Yamauchi, who has mentored nearly 50 graduate students and served on 41 doctoral and master’s committees over the last 27 years, is currently mentoring four doctoral and two master’s students. Megumi Makino-Kanehiro, Director of the Mānoa Advising Center and former doctoral student of Yamauchi’s, was one of the primary nominators along with EDEP Professor Kathy Ratliffe.
When Makino-Kanehiro reached out to other former and current students to submit their nominations, she received an outpouring of support with 17 students and colleagues providing their testimonials and contributing to Yamauchi’s selection.
“For more than thirteen years, she completely took me under her wing,” Makino-Kanehiro wrote. “I not only ended up doing a dissertation based on her research, but I was also introduced and welcomed into a community of scholars. Working on longitudinal qualitative research based on Dr. Yamauchi’s original research, I have been accepted to present with her and another graduate student, Kawehionālani Goto, at the American Educational Research Association (AERA) Virtual Annual Meeting.”
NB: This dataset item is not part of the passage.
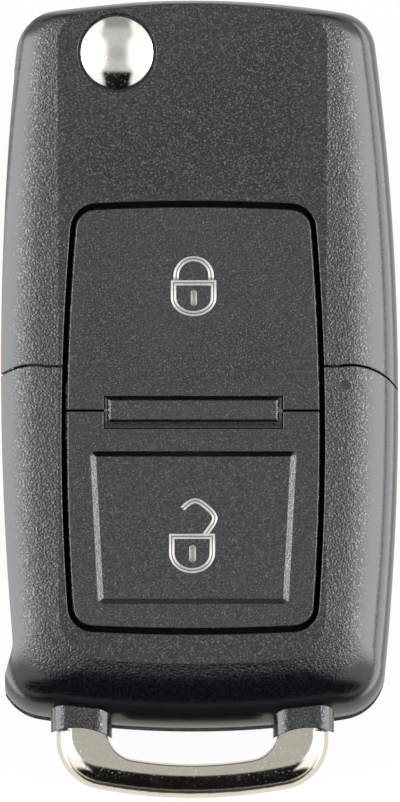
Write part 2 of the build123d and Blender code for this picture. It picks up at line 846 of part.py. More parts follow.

As Director of the Center for Research on Education, Diversity and Excellence (CREDE), Yamauchi provides professional development for PK–12 teachers to improve their practice for culturally and linguistically diverse learners. With a research focus on the sociocultural influences on learning and experiences in school among Indigenous and other minoritized populations, Yamauchi has co-authored 26 papers and 33 national and international presentations with students or former students.
Goto, a current EDEP doctoral student who works in the Native Hawaiian Place of Learning Advancement Office, wrote, “Lois creates space for me at our institution, helps me use my academic voice, and continues to remind me that I am a meaningful part of this campus community. In the future, I hope that I can become a similar model of grace, caring, and leadership. I am indebted to her for helping me to become the researcher that I am today.”
Reflecting on how her students have enriched her life, Yamauchi recalls how fortunate she was to receive such strong mentoring herself from Roland G. Tharp.
“Roland G. Tharp, my mentor, was an excellent listener who prioritized what I wanted over his own research goals,” she said. “He discussed his mentoring decisions with me, and I emulate these processes, ‘thinking aloud’ to my students about what I do as a mentor to make my actions more transparent, and explaining that they can do the same for their future students. I honor my mentor by providing strong mentorship to my own students who, in turn, may mentor their students well and so forth.”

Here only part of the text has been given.